The greenback was little changed at 137.975 yen to start the week, having snapped a six-day winning streak on Friday, pulling back from a six-month peak.
The euro was up 0.1% against the dollar at $1.0821, having hit a seven-week low of $1.0760 on Friday.
Investors are now waiting for a meeting between U.S. President Joe Biden and House Republican Speaker Kevin McCarthy to discuss the debt ceiling on Monday, after a phone call on Sunday that both sides described as positive.
Analysts said optimism over the debt limit was still providing support to the dollar.
“Friday there was a bit of a setback but there’s a bit more optimism after the weekend,” said Francesco Pesole, FX strategist at ING, citing the phone call.
“Markets are seeing a deal on the debt limit and at the same time the Fed pushing back on rate cuts which is ultimately proving positive for the dollar.”
Fed Chair Powell told a central bank conference in Washington on Friday that tighter credit conditions mean “our policy rate may not need to rise as much as it would have otherwise to achieve our goals”, although he reiterated that decisions would be made “meeting-by-meeting”.
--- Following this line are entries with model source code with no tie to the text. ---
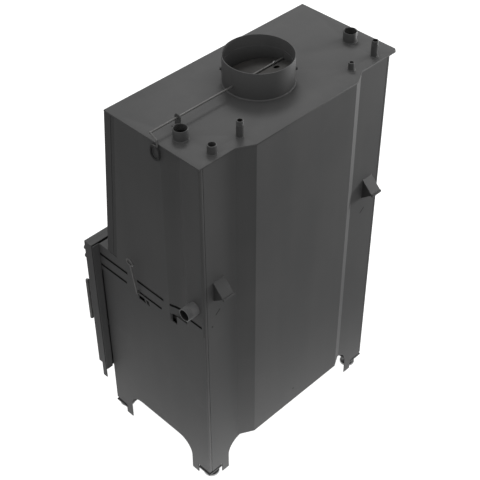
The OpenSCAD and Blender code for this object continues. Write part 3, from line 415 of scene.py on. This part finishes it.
def braided_rope(name):
    """Glass yarn braided in two directions."""
    made = Paint(name)
    one_way = made.axis("X") + made.axis("Z")
    other_way = made.axis("X") - made.axis("Z")
    braid = (one_way * BRAID).wave() * (other_way * BRAID).wave()
    fuzz = made.noise(900.0, 3.0, 0.6)
    made.set(color=braid.step(-0.7, 0.7).mix((0.40, 0.38, 0.34), (0.66, 0.64, 0.59)), rough=fuzz * 0.1 + 0.85)
    made.bump(braid * 0.7 + fuzz * 0.3, 0.0008, 0.8)
    return made.owner


pane = printed_pane("printed_pane")
rope = braided_rope("braided_glass_rope")
print("door surfaces:", pane.name, rope.name)

# %% [markdown]
# Each CAD node keeps its exact shape and takes the material of its slot. The back plate takes the
# paint with its small dark marks, and the side panels the paint with painted shade round their slots.

# %% Carry the materials over to the CAD nodes
LOOK = {
    "anthracite_paint": outer,
    "dark_plate": plate_paint,
    "inner_steel": inner_steel,
    "socket_steel": socket_paint,
    "bright_steel": bright_steel,
    "rod_steel": rod_steel,
    "copper": copper,
    "fireclay": clay,
    "vermiculite": board,
    "glass": pane,
    "rope": rope,
}
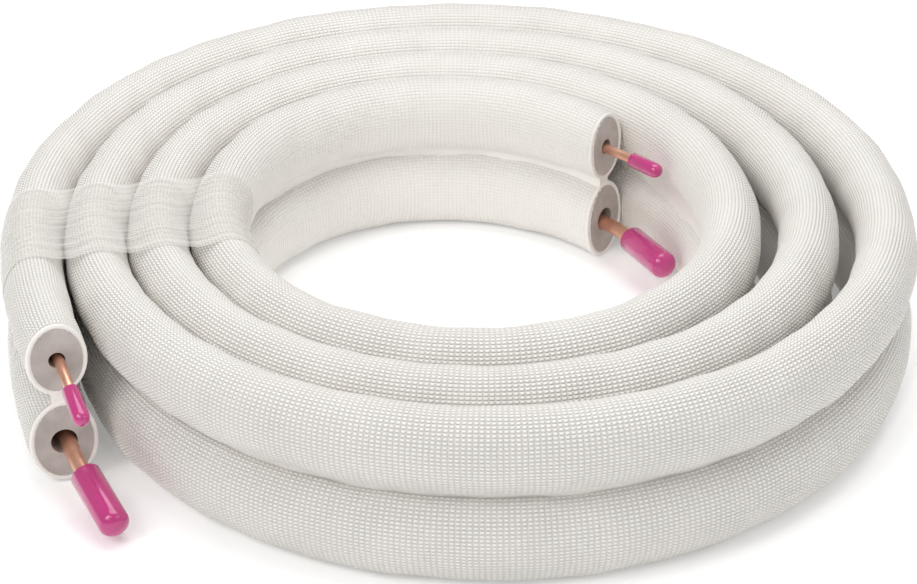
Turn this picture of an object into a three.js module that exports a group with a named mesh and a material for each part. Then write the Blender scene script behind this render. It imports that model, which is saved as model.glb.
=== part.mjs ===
// Twin copper line set for a split air conditioner, wound into a flat coil.
// A thin liquid pipe lies above a thicker suction pipe. Each runs in its own insulation tube,
// the two tubes are bonded along their length, and a clear film holds the turns together.
// Lengths are in millimetres, angles are in degrees, and +Z is up.
import * as THREE from "three";

// Copper pipes
const LIQUID_PIPE_DIAMETER = 6.35;
const SUCTION_PIPE_DIAMETER = 9.53;
const PIPE_WALL = 0.8;
const LIQUID_BORE_PLAY = 3.65;
const SUCTION_BORE_PLAY = 6.4;
const PIPE_REST_ANGLE = 30;

// Insulation, measured round, then pressed by the tight winding into an upright oval
const INSULATION_WALL = 19;
const OVAL_WIDTH_TO_HEIGHT = 0.69;
const JACKET_WALL = 3;
const BOND_WIDTH = 8;
const BOND_THICKNESS = 0.8;

// Coil, seen from above and running outwards counter-clockwise
const START_RADIUS = 140;
const START_ANGLE = 46.5;
const COIL_SWEEP = 1250.5;
const TURN_GAP = 0.8;
const SIDE_GAP = 9.5;
const SIDE_GAP_ANGLE = 13;
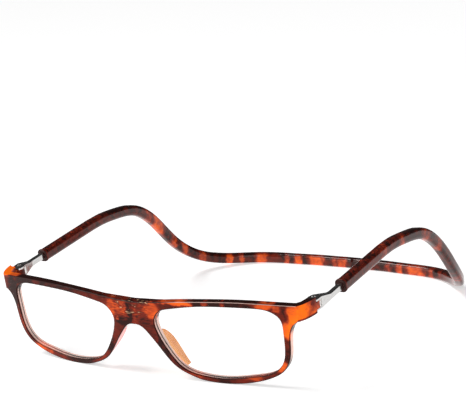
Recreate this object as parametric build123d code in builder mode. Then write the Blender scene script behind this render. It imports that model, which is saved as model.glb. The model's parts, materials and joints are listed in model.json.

“Ultimately, the takeaway from Powell is if data suggests there is more need for tighter policy I don’t think Powell would be against it,” ING’s Pesole said.
Still, money market traders have pared back bets for a hike on June 14 to around 16%.
The dollar index, which measures the greenback against six other major currencies, was flat at 103.04, hovering well below last week’s high of 103.63, a level last seen on March 20.
Westpac strategist Sean Callow projects the index could drop toward 101 in coming days or weeks, “especially given ongoing ECB resolve on inflation”.
European Central Bank President Christine Lagarde said on Friday officials need to “buckle up” for “sustainably high interest rates” in order to achieve its price target.
Elsewhere, sterling was flat at $1.2452, after hitting a three-week low of $1.2392 on Thursday.
The Aussie was down 0.1% at $0.6645.
The New Zealand dollar rose 0.1% to $0.6284, with traders ramping up bets to 1-in-3 for a half point hike by the Reserve Bank on Wednesday.
The Chinese yuan weakened to 7.0443 per dollar in offshore trading, creeping back toward Friday’s six-month low of 7.0750.
The currency has been under pressure on growing signs the country’s post-COVID recovery may already be petering out, but got some respite on Friday after the People’s Bank of China pledged to curb large exchange rate fluctuations.
“Despite these warnings, the PBOC may favour short term CNY underperformance … to help provide some stimulus,” TD Securities strategist Mitul Kotecha wrote in a note.
“Overall, while markets may now be a little more wary of pushing the CNY lower, we think the CNY will largely track the USD in the short term.”